▶ _Source material_
>>>>

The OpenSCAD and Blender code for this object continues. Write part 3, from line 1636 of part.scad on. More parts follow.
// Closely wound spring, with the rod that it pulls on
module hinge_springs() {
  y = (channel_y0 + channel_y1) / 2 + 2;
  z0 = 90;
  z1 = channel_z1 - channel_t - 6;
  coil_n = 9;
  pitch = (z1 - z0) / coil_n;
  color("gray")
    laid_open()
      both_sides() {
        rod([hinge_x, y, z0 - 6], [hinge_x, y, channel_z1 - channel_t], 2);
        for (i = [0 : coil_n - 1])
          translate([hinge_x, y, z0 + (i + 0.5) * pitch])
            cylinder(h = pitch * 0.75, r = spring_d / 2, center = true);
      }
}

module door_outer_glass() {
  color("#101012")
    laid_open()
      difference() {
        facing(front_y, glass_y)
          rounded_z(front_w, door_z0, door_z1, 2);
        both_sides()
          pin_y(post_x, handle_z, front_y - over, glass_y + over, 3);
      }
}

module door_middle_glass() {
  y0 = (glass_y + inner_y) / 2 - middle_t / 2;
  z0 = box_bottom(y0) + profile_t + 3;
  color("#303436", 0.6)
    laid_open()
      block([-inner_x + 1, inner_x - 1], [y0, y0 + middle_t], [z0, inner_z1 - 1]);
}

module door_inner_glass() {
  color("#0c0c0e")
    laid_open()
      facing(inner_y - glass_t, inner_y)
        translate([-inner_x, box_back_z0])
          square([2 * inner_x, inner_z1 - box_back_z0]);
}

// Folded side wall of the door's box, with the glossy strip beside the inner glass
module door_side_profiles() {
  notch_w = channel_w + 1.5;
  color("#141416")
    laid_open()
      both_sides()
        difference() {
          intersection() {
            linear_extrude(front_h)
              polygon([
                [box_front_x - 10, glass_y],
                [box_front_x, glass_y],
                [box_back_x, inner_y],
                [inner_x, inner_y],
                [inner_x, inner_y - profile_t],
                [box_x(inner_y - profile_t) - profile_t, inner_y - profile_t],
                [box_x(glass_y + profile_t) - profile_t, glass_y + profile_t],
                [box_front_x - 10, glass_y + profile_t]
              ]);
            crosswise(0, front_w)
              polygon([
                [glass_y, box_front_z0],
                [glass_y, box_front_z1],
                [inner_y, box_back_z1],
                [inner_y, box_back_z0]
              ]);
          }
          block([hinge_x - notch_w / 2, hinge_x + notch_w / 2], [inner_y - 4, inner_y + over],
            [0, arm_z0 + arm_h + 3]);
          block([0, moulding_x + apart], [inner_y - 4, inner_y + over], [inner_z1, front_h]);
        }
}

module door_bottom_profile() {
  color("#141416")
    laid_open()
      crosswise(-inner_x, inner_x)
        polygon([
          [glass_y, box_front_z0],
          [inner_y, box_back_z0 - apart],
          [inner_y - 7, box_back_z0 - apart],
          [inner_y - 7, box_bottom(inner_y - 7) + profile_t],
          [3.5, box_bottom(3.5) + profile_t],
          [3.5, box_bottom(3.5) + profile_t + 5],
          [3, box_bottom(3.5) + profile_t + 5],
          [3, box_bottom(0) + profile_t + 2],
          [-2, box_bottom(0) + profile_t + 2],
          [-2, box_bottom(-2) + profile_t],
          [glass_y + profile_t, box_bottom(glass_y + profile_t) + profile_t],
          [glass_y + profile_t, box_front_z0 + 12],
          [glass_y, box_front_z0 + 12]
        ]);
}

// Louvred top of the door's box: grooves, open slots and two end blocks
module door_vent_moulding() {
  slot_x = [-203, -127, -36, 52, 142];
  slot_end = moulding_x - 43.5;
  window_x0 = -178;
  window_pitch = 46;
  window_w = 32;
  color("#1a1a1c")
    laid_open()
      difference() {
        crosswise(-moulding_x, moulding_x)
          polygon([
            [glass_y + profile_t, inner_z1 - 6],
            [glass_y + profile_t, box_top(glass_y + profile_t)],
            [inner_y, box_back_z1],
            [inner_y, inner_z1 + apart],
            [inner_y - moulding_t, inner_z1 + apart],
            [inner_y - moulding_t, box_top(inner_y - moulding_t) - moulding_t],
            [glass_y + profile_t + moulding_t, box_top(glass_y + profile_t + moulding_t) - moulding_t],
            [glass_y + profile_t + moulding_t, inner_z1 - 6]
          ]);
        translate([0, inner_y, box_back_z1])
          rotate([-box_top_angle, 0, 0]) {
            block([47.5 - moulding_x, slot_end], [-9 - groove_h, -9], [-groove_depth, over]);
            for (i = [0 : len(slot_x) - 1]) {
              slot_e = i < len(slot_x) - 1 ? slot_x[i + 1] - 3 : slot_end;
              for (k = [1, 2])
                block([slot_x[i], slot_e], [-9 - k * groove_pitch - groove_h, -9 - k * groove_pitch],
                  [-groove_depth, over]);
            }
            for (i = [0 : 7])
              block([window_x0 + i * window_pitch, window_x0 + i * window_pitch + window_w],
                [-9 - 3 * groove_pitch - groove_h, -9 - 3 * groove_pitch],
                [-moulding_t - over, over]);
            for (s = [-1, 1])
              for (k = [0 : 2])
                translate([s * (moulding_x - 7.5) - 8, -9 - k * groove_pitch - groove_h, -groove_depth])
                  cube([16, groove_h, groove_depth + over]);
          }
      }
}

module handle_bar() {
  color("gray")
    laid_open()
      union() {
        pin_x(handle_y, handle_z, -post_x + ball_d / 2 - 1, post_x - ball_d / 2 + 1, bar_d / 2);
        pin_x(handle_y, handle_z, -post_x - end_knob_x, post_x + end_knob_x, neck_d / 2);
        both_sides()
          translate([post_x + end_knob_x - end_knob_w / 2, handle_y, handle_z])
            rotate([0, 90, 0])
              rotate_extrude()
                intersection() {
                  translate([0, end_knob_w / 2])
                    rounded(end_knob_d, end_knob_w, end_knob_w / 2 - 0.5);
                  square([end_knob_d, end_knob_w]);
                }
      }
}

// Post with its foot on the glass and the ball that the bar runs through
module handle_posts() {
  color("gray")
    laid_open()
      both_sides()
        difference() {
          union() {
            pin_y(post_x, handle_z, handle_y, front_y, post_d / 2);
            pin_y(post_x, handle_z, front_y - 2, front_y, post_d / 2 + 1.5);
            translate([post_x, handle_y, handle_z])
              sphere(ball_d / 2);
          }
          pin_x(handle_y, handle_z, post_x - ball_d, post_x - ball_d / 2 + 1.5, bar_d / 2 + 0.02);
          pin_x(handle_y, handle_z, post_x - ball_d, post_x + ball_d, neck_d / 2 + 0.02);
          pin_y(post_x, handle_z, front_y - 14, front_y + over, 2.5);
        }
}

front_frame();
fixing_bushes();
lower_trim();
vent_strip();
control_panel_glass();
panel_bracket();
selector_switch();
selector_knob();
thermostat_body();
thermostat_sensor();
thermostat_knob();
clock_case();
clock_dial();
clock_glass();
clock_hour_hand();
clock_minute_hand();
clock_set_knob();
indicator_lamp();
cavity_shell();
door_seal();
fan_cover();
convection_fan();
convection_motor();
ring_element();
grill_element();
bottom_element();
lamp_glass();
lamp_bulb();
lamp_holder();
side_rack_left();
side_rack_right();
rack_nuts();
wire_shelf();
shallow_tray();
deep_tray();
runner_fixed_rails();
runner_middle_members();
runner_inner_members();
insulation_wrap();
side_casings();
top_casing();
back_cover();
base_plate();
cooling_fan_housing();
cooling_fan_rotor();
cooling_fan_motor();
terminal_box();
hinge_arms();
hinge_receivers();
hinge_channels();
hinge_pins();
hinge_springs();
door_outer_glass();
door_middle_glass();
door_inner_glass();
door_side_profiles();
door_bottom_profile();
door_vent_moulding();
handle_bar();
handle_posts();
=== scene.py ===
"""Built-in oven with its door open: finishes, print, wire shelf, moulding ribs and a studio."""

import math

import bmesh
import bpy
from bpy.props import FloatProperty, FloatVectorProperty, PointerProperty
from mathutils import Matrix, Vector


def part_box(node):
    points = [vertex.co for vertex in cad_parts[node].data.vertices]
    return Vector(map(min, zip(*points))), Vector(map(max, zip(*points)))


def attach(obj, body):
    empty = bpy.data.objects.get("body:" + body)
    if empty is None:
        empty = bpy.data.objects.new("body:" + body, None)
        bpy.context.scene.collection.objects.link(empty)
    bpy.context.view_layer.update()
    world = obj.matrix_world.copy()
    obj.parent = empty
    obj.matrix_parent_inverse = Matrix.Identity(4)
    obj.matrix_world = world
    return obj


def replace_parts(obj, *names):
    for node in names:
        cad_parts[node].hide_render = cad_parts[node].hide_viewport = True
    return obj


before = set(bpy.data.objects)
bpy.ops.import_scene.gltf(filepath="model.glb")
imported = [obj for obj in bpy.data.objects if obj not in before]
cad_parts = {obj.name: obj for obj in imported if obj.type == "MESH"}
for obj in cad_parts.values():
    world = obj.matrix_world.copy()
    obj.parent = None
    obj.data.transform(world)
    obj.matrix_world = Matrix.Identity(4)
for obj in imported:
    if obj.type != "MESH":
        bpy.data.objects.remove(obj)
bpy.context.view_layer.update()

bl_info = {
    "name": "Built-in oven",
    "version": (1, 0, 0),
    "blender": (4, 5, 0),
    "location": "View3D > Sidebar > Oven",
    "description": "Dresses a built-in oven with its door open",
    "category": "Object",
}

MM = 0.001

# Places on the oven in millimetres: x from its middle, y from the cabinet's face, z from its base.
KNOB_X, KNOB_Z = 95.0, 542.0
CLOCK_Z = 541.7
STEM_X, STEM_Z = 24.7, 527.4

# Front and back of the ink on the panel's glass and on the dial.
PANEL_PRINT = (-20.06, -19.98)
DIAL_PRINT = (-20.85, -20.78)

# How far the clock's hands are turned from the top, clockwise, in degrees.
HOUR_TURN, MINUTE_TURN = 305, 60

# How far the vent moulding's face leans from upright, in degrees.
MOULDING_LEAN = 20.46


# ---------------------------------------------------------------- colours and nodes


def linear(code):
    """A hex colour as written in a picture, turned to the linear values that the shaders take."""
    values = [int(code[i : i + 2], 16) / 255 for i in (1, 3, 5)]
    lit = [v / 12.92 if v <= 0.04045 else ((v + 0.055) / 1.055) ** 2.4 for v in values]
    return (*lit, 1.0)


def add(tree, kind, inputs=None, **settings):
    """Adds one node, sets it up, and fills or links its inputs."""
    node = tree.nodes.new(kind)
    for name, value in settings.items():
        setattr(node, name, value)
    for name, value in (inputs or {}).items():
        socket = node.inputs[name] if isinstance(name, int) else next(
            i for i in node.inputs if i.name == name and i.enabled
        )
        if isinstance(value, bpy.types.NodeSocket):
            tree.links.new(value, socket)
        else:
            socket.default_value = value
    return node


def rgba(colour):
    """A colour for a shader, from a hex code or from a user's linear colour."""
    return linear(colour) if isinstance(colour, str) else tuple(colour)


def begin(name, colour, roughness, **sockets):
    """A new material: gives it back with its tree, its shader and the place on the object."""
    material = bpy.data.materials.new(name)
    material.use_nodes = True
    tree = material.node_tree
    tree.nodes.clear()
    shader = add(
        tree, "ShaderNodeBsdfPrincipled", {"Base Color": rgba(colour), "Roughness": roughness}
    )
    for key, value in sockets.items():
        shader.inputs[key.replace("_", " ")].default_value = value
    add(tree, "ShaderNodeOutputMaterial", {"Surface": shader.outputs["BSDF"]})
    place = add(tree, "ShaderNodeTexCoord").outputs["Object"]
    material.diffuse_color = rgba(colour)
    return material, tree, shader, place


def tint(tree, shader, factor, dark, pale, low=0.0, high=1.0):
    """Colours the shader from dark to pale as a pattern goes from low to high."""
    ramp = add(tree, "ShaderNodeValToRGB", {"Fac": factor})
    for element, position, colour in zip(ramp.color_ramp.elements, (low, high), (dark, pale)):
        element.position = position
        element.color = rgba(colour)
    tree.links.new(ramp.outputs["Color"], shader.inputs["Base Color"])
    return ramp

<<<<

▶ _Exercise aim_
State how many lines above contain the string "data", with no other words.

▶ _Output for this exercise_
8